With the data, we can create new metrics and put the data through our xG-model. In doing so, we can calculate the xG per shot, xG per game and xG totals for each individual player and team. I filter for players who have played more than 5 games so we can track the consistency over a longer period.
Coefficient of Variation
The Coefficient of Variation (CV) is a statistical measure that expresses the standard deviation of a dataset as a proportion of its mean. It is often used to assess the relative variability or consistency of data, particularly when comparing datasets with different units or means.
For instance, when analysing performance metrics, CV provides insight into how consistently values are distributed around the average. It is particularly useful for comparing datasets where absolute values may differ significantly but relative variability is of interest. The CV is expressed as a ratio or a percentage, making it a versatile tool in understanding proportional variability.
From this formula, we get a result. This result gives a high or low CV. This can have two meanings:
- Low CV:
- Indicates that the data points are tightly clustered around the mean.
- Suggests greater consistency or predictability.
- Example: A CV of 0.1 (or 10%) in a soccer player’s performance metric (e.g., goals per game) indicates stable performance over time.
- High CV:
- Indicates that the data points are more spread out relative to the mean.
- Suggests greater variability or inconsistency.
Methodology
As said above, we first need to calculate the xG values for the whole Eredivisie in the 2024–2025 season. I’ have a model that converts shot values to shot values with xG values based on 400.000 shots taken. We then get a result.
From having this information which was put through R, we will then focus on the critical part of getting to the CV: calculating the mean and standard deviation. I will use Python to run the calculation and it’s focused on having the PlayerId and the xG value.import pandas as pd
# Step 1: Load Excel file
df = pd.read_excel(‘EREXG.xlsx’)
# Step 2: Extract date from the timestamp
df[‘Date’] = df[‘Date’].str.split(‘T’).str[0] # Extract everything before ‘T’
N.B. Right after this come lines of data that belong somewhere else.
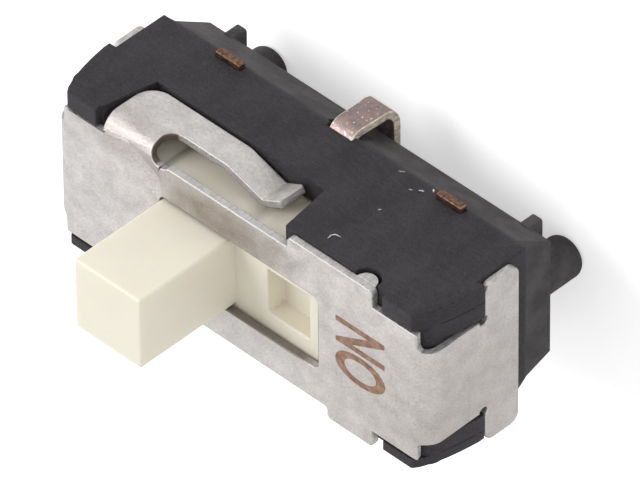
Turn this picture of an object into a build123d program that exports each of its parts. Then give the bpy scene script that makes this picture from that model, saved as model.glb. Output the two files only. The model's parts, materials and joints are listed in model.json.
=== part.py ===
from build123d import *
import os

# Sub-miniature slide switch, one pole and two throws, with hooked leads.
# Millimetres. The board lies at Z = 0, +Z leaves the board towards the knob,
# +X is the way the knob slides, and the origin is the middle of the seat.
# The knob is built at the -X end of its travel, which is its rest position.

os.makedirs("parts", exist_ok=True)

# Whole switch
spring_side = 1.75           # from the middle to the base's side with the spring
plain_side = 1.60            # the same, to its other side
body_height = 3.50           # from the board to the cover's outer face
travel = 2.00                # from one switch position to the other
running_gap = 0.04           # between the slider and what it runs in
stop_gap = 0.03              # left at each end of the travel

# Cover: one stamped and folded sheet
cover_length = 8.50          # over both folded ends
sheet = 0.15
fold_radius = 0.20           # inside every fold
plate_width = 2.72           # the ends of the plate, between the corner blocks
middle_width = 2.95          # the plate beside the window
ear_width = 3.40             # over the ears
ear_outer = 3.02             # from the middle to an ear's far end
ear_inner = 1.98             # from the middle to an ear's near end
long_ear_inner = 1.11        # the same, on the ear beside the spring
plate_corner = 0.10          # rounding of the plate's outline
neck_width = 2.00            # each folded end, above its foot
foot_width = 3.40
foot_height = 0.78
foot_level = 1.37            # lower edge of the feet, above the board
foot_corner = 0.20
relief_radius = 0.09         # notch where a neck meets its foot
window_width = 1.56
window_corner = 0.12
lug_radius = 0.20            # half-round lug behind the long ear's end
lug_thickness = 0.15
lug_inset = 0.26             # from the ear's end to the lug's middle
lug_room = 0.05              # round the lug, in the base

# Detent spring: an arm cut from the same sheet
spring_reach = 1.70          # from the middle to the arm's outer face
spring_left = -3.08          # far end of the spring's root
slot_end = -2.03             # where the slot beside the arm ends
slot_radius = 0.24
slot_dip = 0.09              # how far the slot's end dips into the plate
arm_width = 0.58
arm_depth = 1.15             # cover face to the arm's lower edge
root_corner = 0.42
arm_flat_end = -0.88         # where the arm starts down to its nose
nose_x = 0.00                # where the nose presses on the slider
nose_underside = 1.28        # from the middle to the nose's inner face
tip_x = 0.42
tip_rise = 0.22              # the tip above the nose
nose_radius = 0.16           # inside the arm's two bends, at the middle of the sheet

# Moulded base
parting_height = 1.05        # board to the parting line, under the leads
underside_width = 2.40       # the underside, inside the sloped flanks
plain_flank_inset = 0.12     # ledge above the flank on the plain side
plain_corner_cut = 0.50      # across Y, the cut corners behind the cover's feet
base_inset = 0.23            # how far the lower ends stand in from the upper
standoff_height = 0.23
standoff_length = 0.40
standoff_width = 0.24
standoff_corner = 0.06
cavity_wall = 0.24           # at the ends of the slider's chamber
cavity_width = 2.60
rim_radius = 0.30            # upper ends of the base, inside the cover's folds

# Corner blocks: ramps that the cover's feet snap under
ramp_top_x = 3.88            # outer end of the block at the cover's face
ramp_level = 2.30            # where the ramp is at its furthest out
ramp_undercut = 0.08
ramp_gap = 0.05              # between a ramp and the cover's neck
nose_gap = 0.04              # between a block's nose and the plate
block_nose_drop = 0.40       # how far the narrow nose reaches down
block_nose_inner = 3.24      # from the middle to the block's inner end

# Recess for the spring, in the +Y side
recess_depth = 1.20          # below the cover's face
recess_left = -3.00          # ends of the recess at its floor
recess_right = 0.80
recess_flare = 0.16          # how far the right end leans out at the top

# Locating pegs
peg_radius = 0.39
peg_spacing = 6.70
peg_length = 0.74            # below the board's face
peg_tip = 0.16

# Leads, stamped from one frame and moulded in
lead_pitch = 2.50
lead_width = 0.56
lead_thickness = 0.15
hook_reach = 1.87            # from the middle to a hook's outer face
hook_end = 0.78              # from the middle to the end of a hook's foot
hook_radius = 0.13           # inside the hook's bends
stub_proud = 0.10            # what is left of a trimmed lead
hook_relief = 0.42           # moulding cut back under a hooked lead
hook_relief_gap = 0.09       # room round the lead there
contact_width = 1.50         # across Y, each fixed contact
common_length = 1.00
throw_inner = 1.30           # from the middle to a throw contact's near end
throw_outer = 2.86

# Slider: knob and carriage in one moulding
knob_length = 1.50
knob_width = 1.48
knob_height = 2.00           # above the cover's face
knob_edge = 0.05
carriage_thickness = 1.80
pocket_length = 0.95
pocket_width = 0.94
pocket_depth = 0.40
pocket_x = 1.95              # from the knob's middle
notch_depth = 0.10
notch_half_length = 0.24

# Moving contact: a bridge of spring sheet under the carriage
bridge_sheet = 0.10
bridge_width = 1.00
bridge_slit = 0.16
bridge_flat = 0.90           # the middle, held by two stakes
bridge_point = 1.00          # from the middle to each contact point
bridge_end = 1.30
bridge_tip_rise = 0.16
bridge_bend = 0.12
bridge_seat_depth = 0.25     # recess in the carriage's underside
bridge_room = 0.10           # between the bridge and the ends of its recess
stake_radius = 0.13
stake_spacing = 0.50
stake_head = 0.06            # stake left standing below the bridge
stake_gap = 0.02

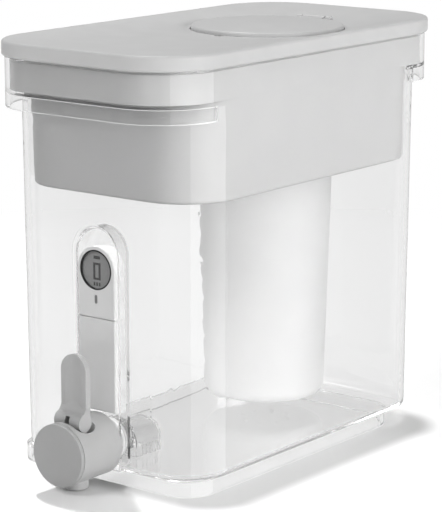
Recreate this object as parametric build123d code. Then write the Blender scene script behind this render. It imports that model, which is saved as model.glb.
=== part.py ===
from build123d import *
import math
import os

# Gravity water filter with tap: a clear tank, a reservoir nested in its top, a lid with a
# round fill door, a hanging bayonet filter, a barrel tap with a lever, and a meter column.
# Millimetres. X is across the tank, Y along it with the tap at -Y, and Z is up from the table.
# Everything is modelled about the middle of the lid and moved along Y once, on export.

# ---------------------------------------------------------------- tank
wall = 2.6                    # moulded wall of the tank
tank_width = 152.9            # outer width of the body, carried down to the table
tank_length = 255.7           # outer length of the body, carried down to the table
tank_corner = 34.0            # plan radius of the body's corners
tank_draft = 0.37             # degrees, the body widens upwards
foot_height = 9.0
foot_side_inset = 2.05        # foot ring in from the body's sides, front and rear at the table
foot_front_inset = 1.6
foot_rear_inset = 29.6
foot_corner = 21.0
foot_lip_round = 0.8
floor_round = 3.0             # bottom edge of the body
rear_round = 17.0             # bottom edge of the body at the rear
collar_top = 266.0
collar_height = 23.0          # collar over the underside of the shelf
collar_side_step = 1.75       # collar out from the body's sides and ends at the table
collar_end_step = 20.65
collar_corner = 41.0
collar_rim_round = 0.9
skirt_drop = 9.0              # grip skirt under the shelf, at both ends
skirt_reach = 106.0           # the skirt ends this far from the middle, along Y

# ---------------------------------------------------------------- niche in the front wall
niche_half = 15.8
niche_arch_z = 146.0          # centre of the arch
niche_depth = 10.6
niche_back_wall = 2.4
niche_side_wall = 2.0
niche_mouth_round = 3.2
niche_inner_round = 1.8
tool_overrun = 1.0            # how far a cutting form runs past what it cuts

# ---------------------------------------------------------------- reservoir
res_wall = 2.2
res_bottom = 182.7
res_side_gap = 0.33           # between the reservoir and the body's walls
res_end_gap = 2.68
res_corner = 35.6
res_rim_drop = 2.0            # the reservoir's rim under the collar's
res_gap = 0.4                 # between the reservoir's rim and the collar
res_floor_round = 2.0
socket_wall = 3.0
socket_ledge = 5.3            # height of the ledge that carries the filter's lugs
socket_rise = 15.3            # height of the socket over the reservoir's underside

# ---------------------------------------------------------------- lid and fill door
lid_end_step = 1.5            # lid out from the collar's ends and sides
lid_side_step = 2.1
lid_corner = 42.6
lid_height = 9.6
lid_skin = 2.4
lid_top_round = 1.8
lid_foot_chamfer = 0.8
lid_rim = 5.0                 # width of the solid rim on the collar
lid_locator_wall = 2.0
lid_locator_drop = 7.0
lid_locator_gap = 0.5
dish_inset = 4.0              # where the dish starts, in from the lid's edge
dish_depth = 5.5
dish_margin = 4.4             # round foot of the dish, out from the door's edge
door_y = 47.9
door_radius = 51.1
door_gap = 0.7
door_edge = 5.2               # height of the door's edge
door_crown = 1.6              # extra height of the door at its middle
door_crown_share = 0.75       # share of the crown that is reached half-way out
door_edge_round = 1.8
door_skin = 2.2
pour_ledge_width = 7.1        # ledge that the door rests on, in from its edge
pour_ledge = 1.6              # thickness of that ledge
pour_collar = 2.4             # wall of the round well that the door sits in
hinge_reach = 3.0             # hinge axis behind the door's edge
hinge_rise = 1.6              # hinge axis over the dish's foot
hinge_half = 9.0              # half-length of the door's knuckle
hinge_radius = 2.3
hinge_ear = 4.0               # length of each lid ear
door_pin_radius = 1.1
finger_notch = 4.0            # radius of the notch in the dish at the door's front
door_notch = 2.4              # radius of the notch in the door's edge

# ---------------------------------------------------------------- filter
filter_y = 46.2
filter_bottom = 21.4
filter_drop = 4.1             # housing's top edge under the reservoir
filter_top_radius = 43.9
filter_base_radius = 39.5     # outer radius at the reference height near the bottom
filter_base_z = 33.0
filter_wall = 1.8
filter_foot_round = 7.0
filter_rib_height = 7.0       # ribs on the floor that carry the outlet screen
filter_rib_thickness = 1.6
filter_rib_count = 8
outlet_hole = 2.0             # radius of each outlet hole
outlet_ring = 16.0            # radius of the ring of outlet holes
outlet_count = 8
screen_thickness = 1.2
screen_hole = 1.6             # radius of the holes in the inlet screen
screen_pitch = 6.0            # distance between its rings of holes
screen_spacing = 9.6          # distance between holes on a ring
resin_height = 62.0
foam_height = 8.0
bed_gap = 0.3                 # between a bed and the housing's wall
neck_radius = 32.7
neck_wall = 2.4
neck_rise = 13.2              # neck over the cap's flange
neck_bore = 27.0
cap_flange = 2.6
lug_reach = 2.5
lug_height = 3.7
lug_angle = 34.0              # degrees each lug spans
lug_gap_angle = 42.0          # degrees each gap in the ledge spans
lug_clearance = 0.3
seal_gap = 0.3
seal_width = 4.5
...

# Step 3: Calculate CV for xG grouped by Player and count the number of games
cv_results = df.groupby(‘PlayerId’).agg(
Mean=(‘xG’, ‘mean’),
StdDev=(‘xG’, ‘std’),
Games_Played=(‘Date’, ‘nunique’) # Count unique dates
).reset_index()
# Calculate Coefficient of Variation (CV)
cv_results[‘CV’] = cv_results[‘StdDev’] / cv_results[‘Mean’]
# Step 4: Rank players by CV
cv_results = cv_results.sort_values(by=’CV’) # Ascending: smaller CV = more consistent
# Step 5: Save results to an Excel file
output_file = ‘Player_CV_Results_With_Games.xlsx’ # Specify the output file name
cv_results.to_excel(output_file, index=False)
print(f”\nResults saved to {output_file}”)
As a result, I get an Excel file that shows me the PlayerId, the mean, the standard deviation and the CV. The matches played are also included. Now we have the framework on which we can start analysing.
Low Coefficient of Variation
In the bargraph above you can see the top 15 players with the lowest coefficient of variation. This means that they have the least variability of their xG performance and therefore are consistent in their games through the first 12 games of the season.
High Coefficient of Variation
In the bargraph above you can see the top 15 players with the highest coefficient of variation. This means that they have the most variability of their xG performance and therefore aren’t consistent in their games through the first 12 games of the season.
This can have several reasons why these players are featured in the low CV or in the high CV. The most common are position, how the team performs, how strong the opposition is. However it shows consistency or inconsistency, which is the aim of this metric.
Final thoughts
It has been an interesting thought experiment to look at consistency across a series of games for players in the Eredivisie, but there are a few things that I would different the next time:
- Look at minutes played rather than matches played as it gives a better idea of on field actions
- Filter for positions, this will be more useful for attackers than for defenders
- Get a database that looks at a longer period to make a representative judgement of consistency.
The next time I would also like to answer the question whether consistency is also a matter of playing many games. In other words does it even out over time and you become more consistent? From my small sample size it looks like it as you can see in the scatterplot above.